Start of MATERIAL
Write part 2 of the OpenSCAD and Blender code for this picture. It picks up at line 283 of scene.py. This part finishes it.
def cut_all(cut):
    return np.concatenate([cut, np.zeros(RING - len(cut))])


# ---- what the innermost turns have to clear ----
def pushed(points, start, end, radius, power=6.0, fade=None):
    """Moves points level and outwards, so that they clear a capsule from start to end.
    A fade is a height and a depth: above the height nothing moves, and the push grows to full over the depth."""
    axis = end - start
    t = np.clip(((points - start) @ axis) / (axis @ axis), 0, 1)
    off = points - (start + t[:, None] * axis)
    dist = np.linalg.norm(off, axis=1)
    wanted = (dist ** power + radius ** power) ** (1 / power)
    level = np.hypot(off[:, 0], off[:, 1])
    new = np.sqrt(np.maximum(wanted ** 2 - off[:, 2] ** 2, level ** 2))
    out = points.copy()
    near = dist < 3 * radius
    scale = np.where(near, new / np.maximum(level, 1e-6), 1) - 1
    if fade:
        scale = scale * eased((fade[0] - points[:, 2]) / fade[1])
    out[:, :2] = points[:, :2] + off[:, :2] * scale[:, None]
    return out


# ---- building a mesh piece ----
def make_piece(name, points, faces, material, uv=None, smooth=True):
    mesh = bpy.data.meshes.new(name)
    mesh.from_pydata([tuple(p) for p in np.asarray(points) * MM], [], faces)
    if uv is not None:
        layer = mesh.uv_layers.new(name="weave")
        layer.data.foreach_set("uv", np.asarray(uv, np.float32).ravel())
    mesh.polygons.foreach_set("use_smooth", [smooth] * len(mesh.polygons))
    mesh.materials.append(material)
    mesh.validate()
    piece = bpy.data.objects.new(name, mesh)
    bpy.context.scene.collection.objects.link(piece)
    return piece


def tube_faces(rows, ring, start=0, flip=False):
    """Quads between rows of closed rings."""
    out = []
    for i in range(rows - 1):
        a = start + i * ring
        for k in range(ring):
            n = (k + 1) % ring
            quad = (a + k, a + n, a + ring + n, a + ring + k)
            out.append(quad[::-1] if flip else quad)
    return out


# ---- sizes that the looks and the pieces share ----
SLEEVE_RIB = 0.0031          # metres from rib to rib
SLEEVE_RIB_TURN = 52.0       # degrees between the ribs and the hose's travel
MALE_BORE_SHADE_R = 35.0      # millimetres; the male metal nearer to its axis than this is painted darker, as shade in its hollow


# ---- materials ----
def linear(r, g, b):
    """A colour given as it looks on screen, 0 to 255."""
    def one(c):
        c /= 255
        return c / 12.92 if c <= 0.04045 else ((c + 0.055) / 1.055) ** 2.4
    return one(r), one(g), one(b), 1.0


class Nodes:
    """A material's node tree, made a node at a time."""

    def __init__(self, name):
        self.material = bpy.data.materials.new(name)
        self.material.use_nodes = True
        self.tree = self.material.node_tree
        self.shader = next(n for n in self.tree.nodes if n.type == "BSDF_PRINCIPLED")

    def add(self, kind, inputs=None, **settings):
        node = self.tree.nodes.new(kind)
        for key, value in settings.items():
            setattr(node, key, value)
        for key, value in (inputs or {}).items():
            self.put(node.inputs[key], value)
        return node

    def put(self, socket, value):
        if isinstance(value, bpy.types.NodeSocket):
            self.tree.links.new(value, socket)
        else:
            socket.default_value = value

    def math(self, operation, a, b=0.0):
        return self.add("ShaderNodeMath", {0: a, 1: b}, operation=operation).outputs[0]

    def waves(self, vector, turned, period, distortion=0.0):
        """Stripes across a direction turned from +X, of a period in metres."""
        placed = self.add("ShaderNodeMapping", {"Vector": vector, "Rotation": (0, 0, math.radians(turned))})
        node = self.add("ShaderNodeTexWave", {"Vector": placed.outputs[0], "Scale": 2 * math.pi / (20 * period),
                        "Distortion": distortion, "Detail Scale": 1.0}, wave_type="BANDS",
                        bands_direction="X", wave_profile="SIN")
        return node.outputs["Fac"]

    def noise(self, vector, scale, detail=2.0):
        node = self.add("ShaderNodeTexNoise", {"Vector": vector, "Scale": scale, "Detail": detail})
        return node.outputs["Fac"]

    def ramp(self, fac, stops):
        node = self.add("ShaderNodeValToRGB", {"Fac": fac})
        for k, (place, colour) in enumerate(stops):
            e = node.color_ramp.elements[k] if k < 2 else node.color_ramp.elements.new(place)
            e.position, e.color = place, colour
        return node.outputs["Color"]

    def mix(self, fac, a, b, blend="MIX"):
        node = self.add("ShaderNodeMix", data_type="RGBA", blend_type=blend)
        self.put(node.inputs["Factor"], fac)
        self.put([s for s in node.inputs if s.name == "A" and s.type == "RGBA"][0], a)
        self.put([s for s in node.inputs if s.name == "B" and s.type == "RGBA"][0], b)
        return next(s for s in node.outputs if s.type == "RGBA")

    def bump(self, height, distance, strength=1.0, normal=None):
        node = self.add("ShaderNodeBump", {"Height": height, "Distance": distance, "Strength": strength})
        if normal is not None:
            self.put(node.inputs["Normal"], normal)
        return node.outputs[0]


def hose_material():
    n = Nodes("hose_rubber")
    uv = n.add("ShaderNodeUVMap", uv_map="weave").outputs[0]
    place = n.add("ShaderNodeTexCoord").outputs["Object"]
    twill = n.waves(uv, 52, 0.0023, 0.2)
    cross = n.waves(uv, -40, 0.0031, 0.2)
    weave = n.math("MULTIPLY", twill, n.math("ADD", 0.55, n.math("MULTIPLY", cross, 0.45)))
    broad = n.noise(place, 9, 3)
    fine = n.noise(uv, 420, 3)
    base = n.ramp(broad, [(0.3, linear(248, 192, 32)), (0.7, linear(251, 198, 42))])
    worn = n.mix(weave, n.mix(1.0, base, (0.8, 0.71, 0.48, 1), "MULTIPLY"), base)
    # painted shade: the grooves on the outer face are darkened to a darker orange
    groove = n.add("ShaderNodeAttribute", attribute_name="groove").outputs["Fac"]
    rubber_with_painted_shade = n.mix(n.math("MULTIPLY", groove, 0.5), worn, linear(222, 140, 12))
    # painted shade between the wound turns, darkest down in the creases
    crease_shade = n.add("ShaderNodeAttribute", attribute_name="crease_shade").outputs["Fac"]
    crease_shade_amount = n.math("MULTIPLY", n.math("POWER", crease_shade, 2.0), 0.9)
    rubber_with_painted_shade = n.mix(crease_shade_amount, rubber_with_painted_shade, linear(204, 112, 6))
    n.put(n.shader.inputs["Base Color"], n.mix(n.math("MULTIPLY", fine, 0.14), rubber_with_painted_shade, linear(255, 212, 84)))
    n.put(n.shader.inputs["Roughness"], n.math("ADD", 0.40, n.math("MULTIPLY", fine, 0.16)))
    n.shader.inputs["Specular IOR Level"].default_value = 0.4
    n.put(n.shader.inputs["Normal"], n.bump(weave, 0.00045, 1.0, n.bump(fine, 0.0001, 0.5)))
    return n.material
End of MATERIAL
● **AIM OF THE EXERCISE**:
Please output the complete data exactly.

● **FINISHED EXERCISE**:
Write part 2 of the OpenSCAD and Blender code for this picture. It picks up at line 283 of scene.py. This part finishes it.
def cut_all(cut):
    return np.concatenate([cut, np.zeros(RING - len(cut))])


# ---- what the innermost turns have to clear ----
def pushed(points, start, end, radius, power=6.0, fade=None):
    """Moves points level and outwards, so that they clear a capsule from start to end.
    A fade is a height and a depth: above the height nothing moves, and the push grows to full over the depth."""
    axis = end - start
    t = np.clip(((points - start) @ axis) / (axis @ axis), 0, 1)
    off = points - (start + t[:, None] * axis)
    dist = np.linalg.norm(off, axis=1)
    wanted = (dist ** power + radius ** power) ** (1 / power)
    level = np.hypot(off[:, 0], off[:, 1])
    new = np.sqrt(np.maximum(wanted ** 2 - off[:, 2] ** 2, level ** 2))
    out = points.copy()
    near = dist < 3 * radius
    scale = np.where(near, new / np.maximum(level, 1e-6), 1) - 1
    if fade:
        scale = scale * eased((fade[0] - points[:, 2]) / fade[1])
    out[:, :2] = points[:, :2] + off[:, :2] * scale[:, None]
    return out


# ---- building a mesh piece ----
def make_piece(name, points, faces, material, uv=None, smooth=True):
    mesh = bpy.data.meshes.new(name)
    mesh.from_pydata([tuple(p) for p in np.asarray(points) * MM], [], faces)
    if uv is not None:
        layer = mesh.uv_layers.new(name="weave")
        layer.data.foreach_set("uv", np.asarray(uv, np.float32).ravel())
    mesh.polygons.foreach_set("use_smooth", [smooth] * len(mesh.polygons))
    mesh.materials.append(material)
    mesh.validate()
    piece = bpy.data.objects.new(name, mesh)
    bpy.context.scene.collection.objects.link(piece)
    return piece


def tube_faces(rows, ring, start=0, flip=False):
    """Quads between rows of closed rings."""
    out = []
    for i in range(rows - 1):
        a = start + i * ring
        for k in range(ring):
            n = (k + 1) % ring
            quad = (a + k, a + n, a + ring + n, a + ring + k)
            out.append(quad[::-1] if flip else quad)
    return out


# ---- sizes that the looks and the pieces share ----
SLEEVE_RIB = 0.0031          # metres from rib to rib
SLEEVE_RIB_TURN = 52.0       # degrees between the ribs and the hose's travel
MALE_BORE_SHADE_R = 35.0      # millimetres; the male metal nearer to its axis than this is painted darker, as shade in its hollow


# ---- materials ----
def linear(r, g, b):
    """A colour given as it looks on screen, 0 to 255."""
    def one(c):
        c /= 255
        return c / 12.92 if c <= 0.04045 else ((c + 0.055) / 1.055) ** 2.4
    return one(r), one(g), one(b), 1.0


class Nodes:
    """A material's node tree, made a node at a time."""

    def __init__(self, name):
        self.material = bpy.data.materials.new(name)
        self.material.use_nodes = True
        self.tree = self.material.node_tree
        self.shader = next(n for n in self.tree.nodes if n.type == "BSDF_PRINCIPLED")

    def add(self, kind, inputs=None, **settings):
        node = self.tree.nodes.new(kind)
        for key, value in settings.items():
            setattr(node, key, value)
        for key, value in (inputs or {}).items():
            self.put(node.inputs[key], value)
        return node

    def put(self, socket, value):
        if isinstance(value, bpy.types.NodeSocket):
            self.tree.links.new(value, socket)
        else:
            socket.default_value = value

    def math(self, operation, a, b=0.0):
        return self.add("ShaderNodeMath", {0: a, 1: b}, operation=operation).outputs[0]

    def waves(self, vector, turned, period, distortion=0.0):
        """Stripes across a direction turned from +X, of a period in metres."""
        placed = self.add("ShaderNodeMapping", {"Vector": vector, "Rotation": (0, 0, math.radians(turned))})
        node = self.add("ShaderNodeTexWave", {"Vector": placed.outputs[0], "Scale": 2 * math.pi / (20 * period),
                        "Distortion": distortion, "Detail Scale": 1.0}, wave_type="BANDS",
                        bands_direction="X", wave_profile="SIN")
        return node.outputs["Fac"]

    def noise(self, vector, scale, detail=2.0):
        node = self.add("ShaderNodeTexNoise", {"Vector": vector, "Scale": scale, "Detail": detail})
        return node.outputs["Fac"]

    def ramp(self, fac, stops):
        node = self.add("ShaderNodeValToRGB", {"Fac": fac})
        for k, (place, colour) in enumerate(stops):
            e = node.color_ramp.elements[k] if k < 2 else node.color_ramp.elements.new(place)
            e.position, e.color = place, colour
        return node.outputs["Color"]

    def mix(self, fac, a, b, blend="MIX"):
        node = self.add("ShaderNodeMix", data_type="RGBA", blend_type=blend)
        self.put(node.inputs["Factor"], fac)
        self.put([s for s in node.inputs if s.name == "A" and s.type == "RGBA"][0], a)
        self.put([s for s in node.inputs if s.name == "B" and s.type == "RGBA"][0], b)
        return next(s for s in node.outputs if s.type == "RGBA")

    def bump(self, height, distance, strength=1.0, normal=None):
        node = self.add("ShaderNodeBump", {"Height": height, "Distance": distance, "Strength": strength})
        if normal is not None:
            self.put(node.inputs["Normal"], normal)
        return node.outputs[0]


def hose_material():
    n = Nodes("hose_rubber")
    uv = n.add("ShaderNodeUVMap", uv_map="weave").outputs[0]
    place = n.add("ShaderNodeTexCoord").outputs["Object"]
    twill = n.waves(uv, 52, 0.0023, 0.2)
    cross = n.waves(uv, -40, 0.0031, 0.2)
    weave = n.math("MULTIPLY", twill, n.math("ADD", 0.55, n.math("MULTIPLY", cross, 0.45)))
    broad = n.noise(place, 9, 3)
    fine = n.noise(uv, 420, 3)
    base = n.ramp(broad, [(0.3, linear(248, 192, 32)), (0.7, linear(251, 198, 42))])
    worn = n.mix(weave, n.mix(1.0, base, (0.8, 0.71, 0.48, 1), "MULTIPLY"), base)
    # painted shade: the grooves on the outer face are darkened to a darker orange
    groove = n.add("ShaderNodeAttribute", attribute_name="groove").outputs["Fac"]
    rubber_with_painted_shade = n.mix(n.math("MULTIPLY", groove, 0.5), worn, linear(222, 140, 12))
    # painted shade between the wound turns, darkest down in the creases
    crease_shade = n.add("ShaderNodeAttribute", attribute_name="crease_shade").outputs["Fac"]
    crease_shade_amount = n.math("MULTIPLY", n.math("POWER", crease_shade, 2.0), 0.9)
    rubber_with_painted_shade = n.mix(crease_shade_amount, rubber_with_painted_shade, linear(204, 112, 6))
    n.put(n.shader.inputs["Base Color"], n.mix(n.math("MULTIPLY", fine, 0.14), rubber_with_painted_shade, linear(255, 212, 84)))
    n.put(n.shader.inputs["Roughness"], n.math("ADD", 0.40, n.math("MULTIPLY", fine, 0.16)))
    n.shader.inputs["Specular IOR Level"].default_value = 0.4
    n.put(n.shader.inputs["Normal"], n.bump(weave, 0.00045, 1.0, n.bump(fine, 0.0001, 0.5)))
    return n.material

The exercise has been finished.